Zaman zaman işçinin talebi, işyerinde üretime ara verilmesi veya ekonomik gerekçelerle ücretsiz izin uygulaması yapılmaktadır.
Ücretsiz izin, işçinin ve işverenin karşılıklı anlaşması sonucunda hayata geçirilecek bir uygulamadır.
Ücretsiz izin, esas itibariyle bu talebin işçiden gelmesi ve işverenin de bu talebi onaylamasıyla söz konusu olabilecektir.
Dolayısıyla ücretsiz izin sürecinde işçinin iş görme edimini, işverenin ise ücret ödeme yükümlülüğünü yerine getirmesine gerek bulunmamaktadır. Bu karşın işçinin sadakat borcu ve rekabet etmeme borcu devam etmektedir.
Ücretsiz izin almak isteyen işçinin, işverene yazılı olarak başvurması ve işverenin yazılı dilekçeyi işçinin özlük dosyasında muhafaza etmesi sürecin kanıtlanabilirliği açısından önem arz etmektedir.
İş Hukuku'nda ücretsiz izin uygulamasının üst sınırı belirtilmemiştir.
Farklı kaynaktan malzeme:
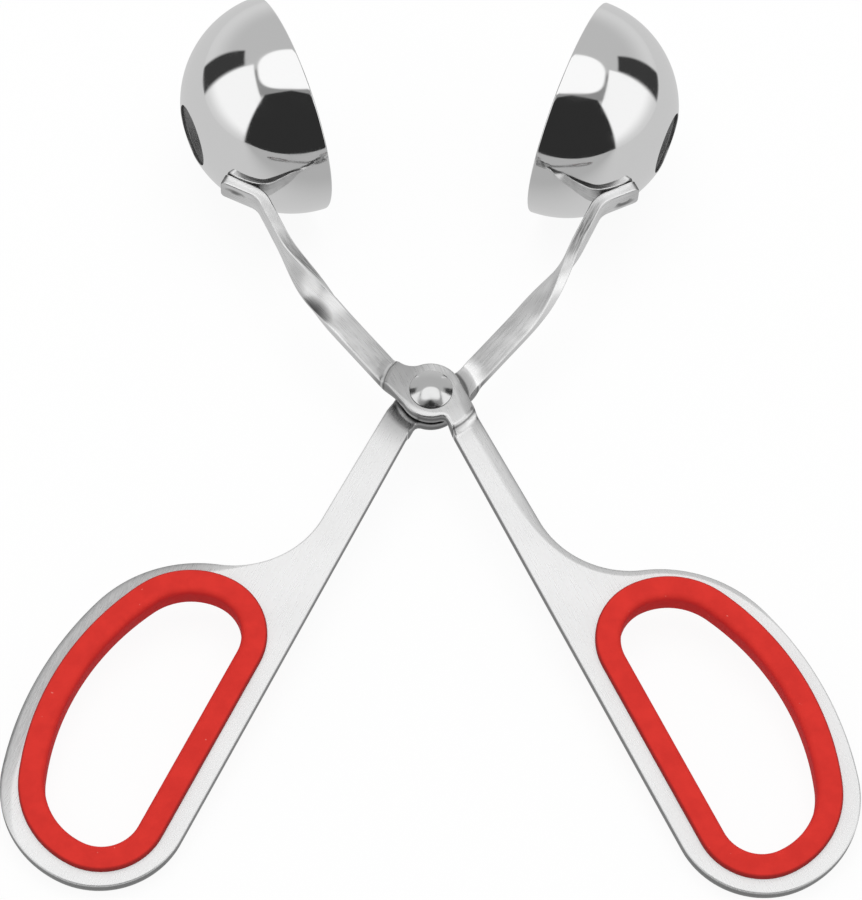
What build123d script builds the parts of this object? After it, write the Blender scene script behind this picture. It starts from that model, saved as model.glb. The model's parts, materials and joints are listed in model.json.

Diğer bir anlatımla, işçinin ne kadar süreyle ücretsiz izin talep edebileceği ve işverenin ne kadar süreyle ücretsiz izni onaylayacağı, işçi ve işverenin anlaşmasına bağlı olarak değişmektedir.
İşçi lehine yorum ilkesi gözetilerek, işçinin haftanın bir günü ücretsiz izin alması hafta tatili hakkını etkilemeyecek, ilgili bir gün için çalışmış gibi değerlendirilecektir. Bu husus 4857 sayılı İş Kanunu'nun 46'ncı maddesinde hüküm altına alınmıştır: "c) Bir haftalık süre içinde kalmak üzere işveren tarafından verilen diğer izinlerle hekim raporuyla verilen hastalık ve dinlenme izinleri" çalışılmış gibi hesaba katılmaktadır. Nihayetinde bir gün ücretsiz izin hafta tatili açısından çalışılmış gibi sayılacaktır. Fakat bu konuda farklı görüşler bulunduğunu ifade etmek gerekir.
Ancak işverenin tek tarafları olarak işçiyi ücretsiz izne göndermesi iş hukuku bakımından doğru bir uygulama değildir.
İşveren tarafından işçinin tek taraflı ücretsiz izne çıkarılması Yargıtay içtihatlarına göre işveren feshi olarak kabul edilmektedir.
Dolayısıyla çalışanların kabulü olmadan işveren tarafından tek taraflı iradesi ile çalışanları ücretsiz izne çıkartılması halinde; kıdem tazminatı, ihbar tazminatı, bakiye yıllık izin ücreti ödenmesi gerekecektir.
Aynı zamanda işçinin işe iade davası açma hakkının saklı olduğu unutulmamalıdır.
Ek olarak, çalışan ücretsiz izin günlerine ait ücret farklarını talep edebilecektir. Dolayısıyla ay başına iki asgari ücret idari para cezası ve asgari ücret desteğinin iptali riskleri gündeme gelecektir.
Yargıtay'ın örnek kararında işverenin tek taraflı olarak işçiyi ücretsiz izne göndermesinin, işveren tarafından yapılan fesih olduğu ifade edilmektedir.
"Fesih bildiriminde "fesih" sözcüğünün bulunması gerekmez. Fesih iradesini ortaya koyan ifadelerle eylemli olarak işe devam etmeme hali birleşirse bunun fesih anlamına geldiği kabul edilmelidir. Bazen fesih işverenin olumsuz bir eylemi şeklinde de ortaya çıkabilir. İşçinin işyerine alınmaması, otomatik geçiş kartına el konulması buna örnek olarak verilebilir. Yargıtay'a göre, işverenin tek taraflı olarak ücretsiz izin uygulamasına gitmesi halinde, bunu kabul etmeyen işçi yönünden "işverenin feshi" olarak değerlendirilmektedir. Fesih bildiriminin yazılı olarak yapılması, 4857 sayılı İş Kanunu'nun 109. maddesinin bir sonucudur. Ancak yazılı şekil şartı, geçerlilik koşulu olmayıp ispat şartıdır." (YARGITAY 9. HUKUK DAİRESİ Esas Numarası: 2017/15110, Karar Numarası: 2020/2319, Karar Tarihi: 17.02.2020).
Nihayetinde, ücretsiz izin süreci, işçiden gelen yazılı talep doğrultusunda başlatılmalıdır. Eğer işveren bu talebi onaylarsa iş sözleşmesi askıya alınabilecektir.
Ücretsiz izin süreci işverence tek taraflı olarak yürütülürse yukarıda sayılı riskler gündeme gelecektir.